Introduction
Part 3 of a series of machines Funbox, which can be found here created by 0815R2d2.
This is also a boot2root machine with a lot of rabit holes and can really cause a headache if you’re too focused. But fortunately didnt happen with me by chance. Starts off with a book store what has default creds and a shell being uploaded to the website. Getting in it was pretty easy to get SSH access as user and then ‘sudo -l’ gives off privilege escalation tricks. Let’s go.
Enumeration
Using rustscan for port scan:
rustscan -a 192.168.57.36 -r 1-65530 -- -A -sC -vvv
Not putting the whole output because it feels messy but these are the ports that were open:
22 ssh OpenSSH 8.2p1 Ubuntu 4ubuntu0.1
80 http Apache httpd 2.4.41
33060 sql mysqlx
The HTTP website also hints at ‘/gym’ directory which is in robots.txt. But just to be going through my methodology I’ll start a gobuster scan as well.
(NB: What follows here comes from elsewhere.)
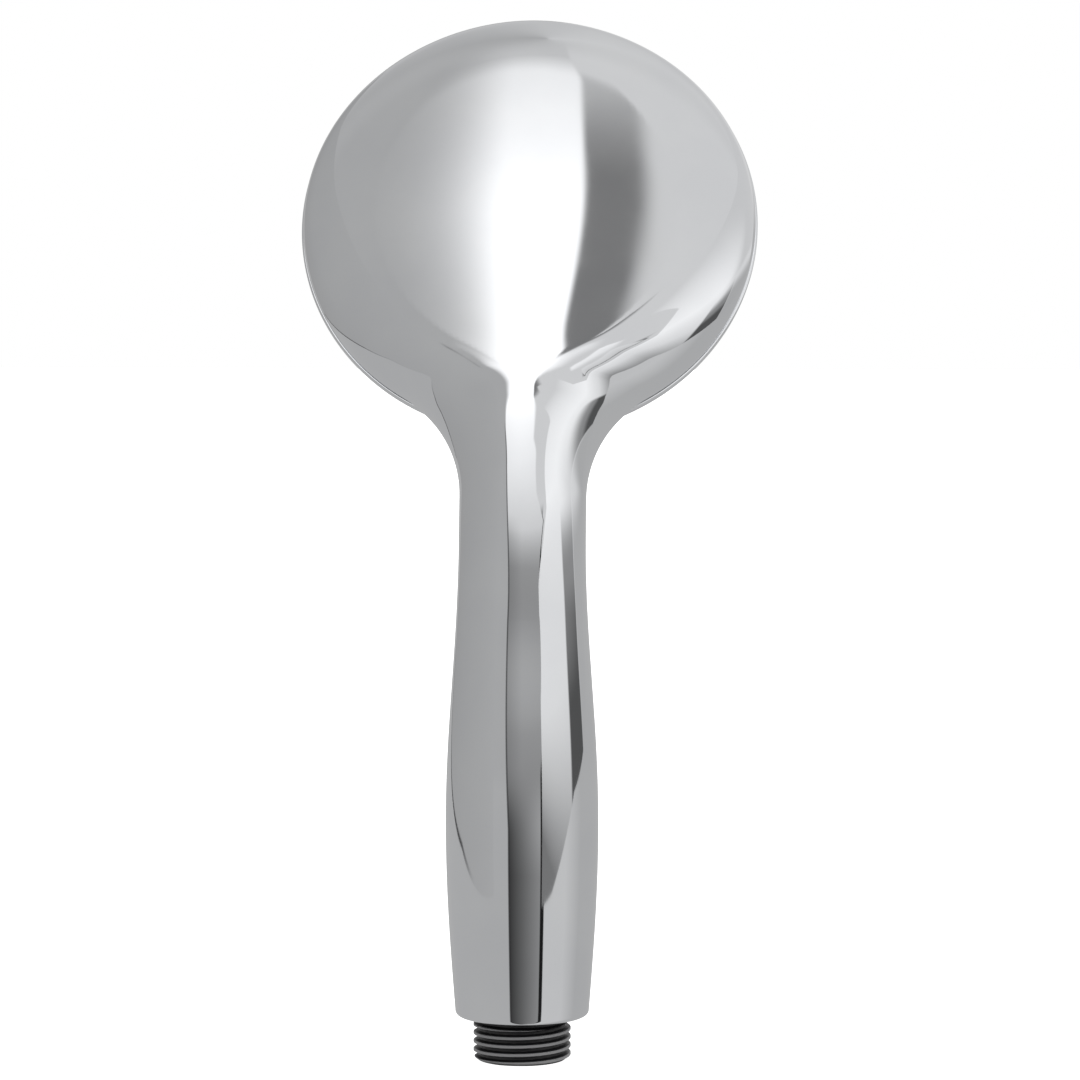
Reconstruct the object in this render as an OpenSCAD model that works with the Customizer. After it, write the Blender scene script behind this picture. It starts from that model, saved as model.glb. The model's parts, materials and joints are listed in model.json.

The website shows a default webpage of apache. But my directory scan shows a lot more.
Exploitation
Okay there’s a lot to go through. But I started with the obvious ones first. ‘/admin’ looks good. Looked around, tried some default passwords. Nothing worked. Okay instead of wasting time here, let’s move on. ‘/secret’ seems sus. But it did’nt have anything other than a quote. We already know what robots.txt has. And I thought that obviously this looks like the only good way of entry. So let’s eliminate the others first. MOving on to ‘/store’, there is a admin login page as well. Tried default password of ADMMIN:ADMIN and oh we’re in!
By looking at what we can edit in a book, I found that we can also add a image as book cover. Hmm.. Does it take anything other than a image? Let’s upload a reverse shell php and test it.
Ooop. Looks like it worked. To find where exactly did it go, I tried to view the image of any other book cover and found it.
And it gave us a shell.
Spawning a PTY Shell and stablizing the shell for better viewing
Looking around I found a tony directory in home directory. Which contained a ‘password.txt’ file. And this file contained SSH password for the user tony.
Privilege Escalation
So we SSH into the Tony user and use the command ‘sudo -l’ to see what this user can run as sudo
Okay we have a lot of things here. The best one that I see first is ‘pkexec’. I have done this before and I know how we can use it to gain a root shell. Using the same method.
And just like that this really easy machine is pwned. I’m glad I didn’t go through the robots.txt rabbit hole becasue I know I would have wasted a lot of time on it. But anyways Part 3 is done. I’ll see you in the next part. And as always if you ever need to contact me my contacts are down in th e footer below.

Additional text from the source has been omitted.